One note though, do NOT saturate the surface of the FOAM on the headliner.

If you're hankering to spray the "heck" out of it, spray it on the metal part of the roof.

This is simply because too much adhesive will tend to soak INTO the foam, and the headliner's foam is typically NOT closed cell foam. As a result it could soak and saturate the foam, which could be disastrous if you happen to press on the headliner and the adhesive sticks to itself. You'll end up with dents in the foam.

The trick to spraying on the foam is to spray just enough of a light coat to build a "base". Allow this to set and dry, on your second pass, is where you'll apply more to hold onto the adhesive you've sprayed on the metal roof. In this manner you'll not be soaking the foam on the first coat, which is the critical part of not soaking it.

Remember that you're dealing with contact cement. As such follow the instructions as close to the letter as possible.

E

Another suggestion is to do it on a warm sunny day, or use a hair dryer to warm up the vinyl before you apply it. Make sure you slightly stretch to avoid any wrinkles.

Good point. One concern, however, would be to not stretch it too much. I'm wondering if the stretching I did previously while tucking in the perimeter contributed to it coming loose in the middle. After all it's a flat piece of vinyl being attached to a concave roof surface.
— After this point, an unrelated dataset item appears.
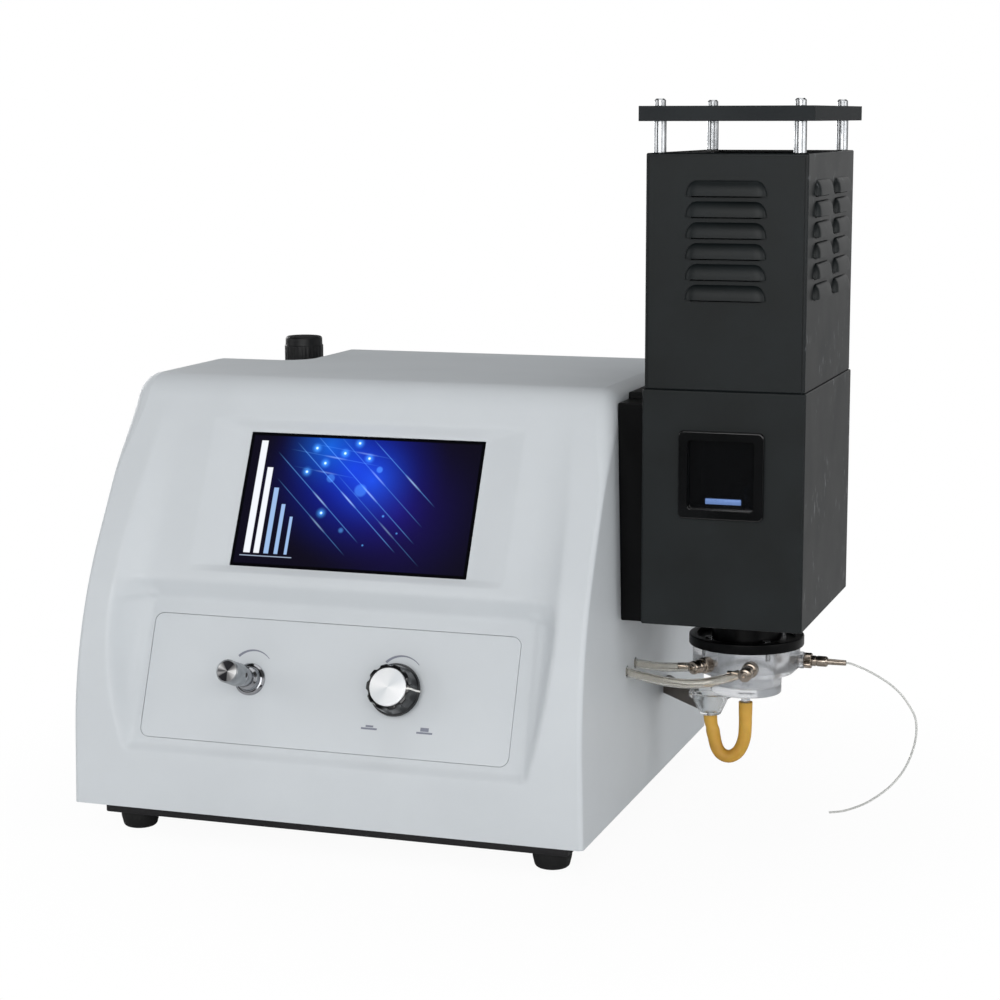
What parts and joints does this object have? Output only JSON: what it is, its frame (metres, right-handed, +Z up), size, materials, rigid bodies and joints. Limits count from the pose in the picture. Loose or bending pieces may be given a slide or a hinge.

A couple of other notes: I wore a respirator while spraying the glue as a lot of fumes can build up inside the car. Also, I just now finished the two rear corners and didn't have to remove the quarter window trim completely. Instead I just took out the coat hangers and screws and was able to bend the plastic enough to get the headliner in place.

  • 2 years later...

No newer ideas, but I did use a different adhesive than is commonly noted. Instead of the commonly recommended 3M 76 Hi-Tack, I used 3M 77, which specifically mentions foam-to-metal, is temperature resistant and is designed specifically to NOt soak into or saturate the foam. We did mine about 10 months ago, working just fine.